In 1911, Egger-Lienz had been expected to be appointed as a professor at the Academy of Fine Arts in Vienna, but was blocked by the heir to the throne. Instead, the following year he was appointed professor at the Academy of Fine Arts in Weimar.

The two labourers shown in Egger-Lienz’s Reapers in a Gathering Storm (c 1912) are desperately continuing with their work before they have to seek shelter from the torrential rain which will shortly fall from the black clouds behind them.

Two Reapers reappeared in another colourful work from 1913.
Shortly before the start of the First World War, Egger-Lienz moved to a village near what is now the town of Bolzano in Italy, but was in Austria’s South Tyrol at the time (corrected: see comment below). He also met Ferdinand Hodler, whose influence proved important to his later work.
In 1915, Egger-Lienz was drafted into the military, and was initially put to work as an artistic advisor. Although I have been unable to discover anything more of his war record, he appears to have served as a war artist, thereby gaining first hand experience of the horrific carnage which was taking place at the front lines. Unsurprisingly, this changed his art permanently.

Totentanz (Dance of Death) IV (1915) is a motif which he painted in several different versions, showing the skeletal figure of death walking out with three men armed with hefty clubs and other weapons. This version was made using casein paint, which uses milk protein as its binder. This was and remains an unusual choice of medium for a fine art painter, but was in wider use among illustrators.

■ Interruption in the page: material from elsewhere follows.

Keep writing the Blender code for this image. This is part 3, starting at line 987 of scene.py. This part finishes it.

Egger-Lienz’s lithograph of 1915, produced in that year, presents a disturbing vision of the organised thuggery of combat.

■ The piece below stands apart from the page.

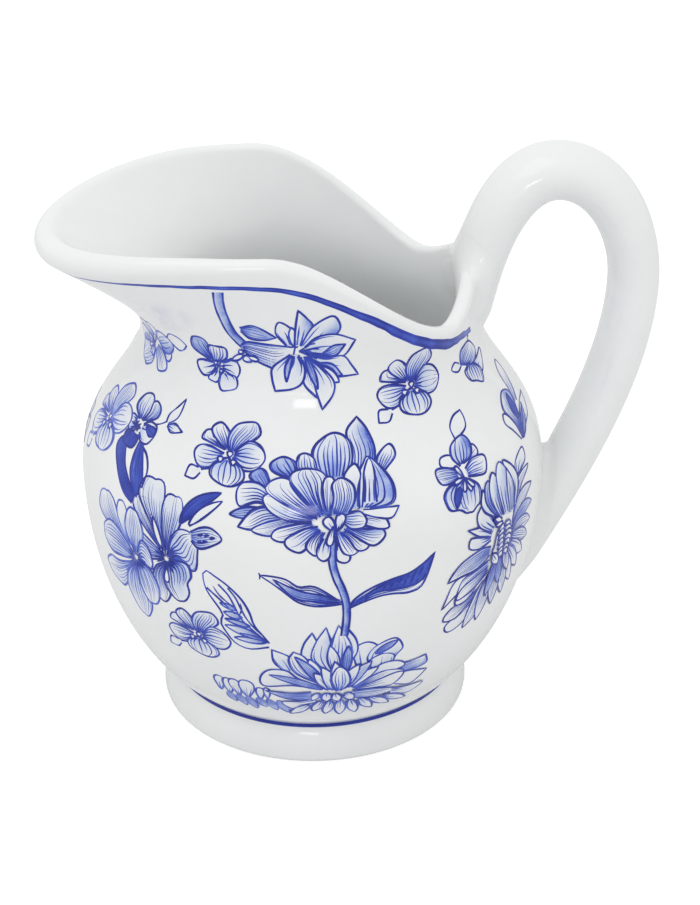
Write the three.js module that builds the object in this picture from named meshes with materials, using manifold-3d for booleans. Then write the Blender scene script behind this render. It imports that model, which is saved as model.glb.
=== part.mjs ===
// Glazed porcelain jug: a round bowl on a foot ring, a collar that opens into a broad pouring lip,
// and a strap handle that is luted to the rim and to the belly with slip.
// Millimetres, +Z up, the handle towards +X and the lip towards -X, mirror-symmetric about Y = 0.
// The resting face of the foot lies in Z = 0, and the origin is under the middle of the whole jug.

import * as THREE from "three";
import { mergeVertices } from "three/addons/utils/BufferGeometryUtils.js";
import Module from "manifold-3d";

// ---- Foot ring ----
const FOOT_HEIGHT = 10.9; // table to the line where the bowl starts
const FOOT_RADIUS = 45; // widest, low on the ring
const FOOT_WALL = 7.5; // thickness of the ring at the table
const FOOT_EDGE = 1.2; // rounding of its lower outer edge
const FOOT_INNER_DRAFT = 1.2; // how far the hollow narrows towards the floor

// ---- Bowl ----
const BOWL_FOOT_RADIUS = 41.9; // where the bowl meets the foot ring
const BOWL_START_ANGLE = 40; // degrees above level at which the bowl leaves the foot
const BELLY_RADIUS = 64.8;
const BELLY_RISE = 63.1; // foot line to the widest level
const SHOULDER_RADIUS = 49.5;
const SHOULDER_RISE = 34; // widest level to the shoulder, where the collar starts
const SHOULDER_ANGLE = 30; // degrees by which the wall leans in there
const WALL = 4.4;
const FLOOR_THICKNESS = 5.1;
const FOOT_PULL = 0.19; // the pulls set how full each curve is, as shares of the rise that it climbs
const UNDER_BELLY_PULL = 0.532;
const OVER_BELLY_PULL = 0.51;
const SHOULDER_PULL = 0.353;
const BASIN_PULL = 0.6; // inside, under the belly
const FLOOR_SHARE = 0.83; // how flat the inside floor is, as a share of the inner belly radius

// ---- Collar, rim and pouring lip ----
const NOTCH_RISE = 17; // shoulder to the lowest part of the rim, on both sides of the handle
const LIP_RISE = 26; // lowest part of the rim to its highest, beside the pouring lip
const LIP_DIP = 5.5; // how far the lip's tip lies under its sides
const ROOT_RISE = 10; // lowest part of the rim to the handle root
const RIM_SIDE_RADIUS = 46.7;
const RIM_BACK_RADIUS = 42.3; // at the handle
const LIP_REACH = 69.4; // axis to the crest of the pouring lip
const LIP_WALL = 7.2; // thickness of the rolled edge at the tip of the lip
const LIP_LEAN = 60; // degrees from upright at the tip of the lip
const RIM_LEAN = 9; // degrees from upright elsewhere
const NECK_PULL = 0.4; // how far the wall goes on leaning in above the shoulder
const LIP_NECK_PULL = 0.44; // the same under the pouring lip
const RIM_PULL = 0.36; // how long the wall keeps the lean of its rim
const LIP_PULL = 0.63; // the same at the pouring lip

// ---- Handle ----
const STRAP_WIDTH = 20; // across, along Y
const STRAP_DEPTH = 13.8; // in the plane of the handle
const CROWN_DEPTH = 15.4; // the same at the crown
const ROOT_FLARE = 1.25; // width at the upper root against the strap
const TAIL_FLARE = 1.1; // width at the lower root against the strap
const CROWN_RISE = 21.1; // rim at the handle to the centre line of the crown
const CROWN_REACH = 23.5; // rim at the handle to the crown, outwards
const FINGER_ROOM = 23.8; // belly to the centre line of the strap at its widest
const GRIP_DROP = 32; // crown to the widest level of the handle
const TAIL_HEIGHT = 41; // table to the centre of the lower root
const TAIL_SINK = 1.2; // depth of the centre line under the belly there
const TAIL_ANGLE = 28; // degrees from upright at which the strap comes in
const TAIL_TUCK = 16; // how far the tapered tail runs on downwards, into the wall
const TAIL_TAPER = 0.4; // depth at the end of the tail against the strap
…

Then in Die Namenlosen (The Nameless) from 1916, those troops crouch among low mud ridges as they try to move forward under enemy fire. The man in the centre is already bleeding from a wound in his left thigh, and has splashes of blood on his left arm.

Finale (1918) shows the end, with a pile of mangled and contorted bodies in a trench.
After the war, Egger-Lienz was offered a professorial post at the Vienna Academy, but turned it down, preferring to continue living in South Tyrol.

Egger-Lienz was one of the few war artists to draw attention to the wives and mothers who had to work on in the countryside during and after the war. His War Women (1918-22) is particularly moving, showing a group of women who had, like so many, lost their menfolk, either to the carnage of the battlefield, or in the influenza pandemic which followed.
Egger-Lienz also appears to have been influenced here by Cubism, with a planked floor which seems to be anything other than flat, and variable perspective projection across the painting.

In Mothers (1922-23), Egger-Lienz has revisited the crucifixion narrative, with a young mother and her swaddled infant referring to the nativity.

Boy at the Spring (1923) shows a peasant boy lying to lick and suck up the last few drops of water from a feeble spring.
In 1925, his work was shown at the Venice Biennale, where it was acclaimed. Following that success, he had a solo exhibition in the Vienna Künstlerhaus.

Egger-Lienz’s last major project was an even more disturbing portrait of The Family, for which this is a study made in 1925-26. He did add facial details in the finished work.
Egger-Lienz died on 4 November 1926 near Bolzano. He was only 58. His paintings of the First World War remain some of its most important images. If only the world had heeded them.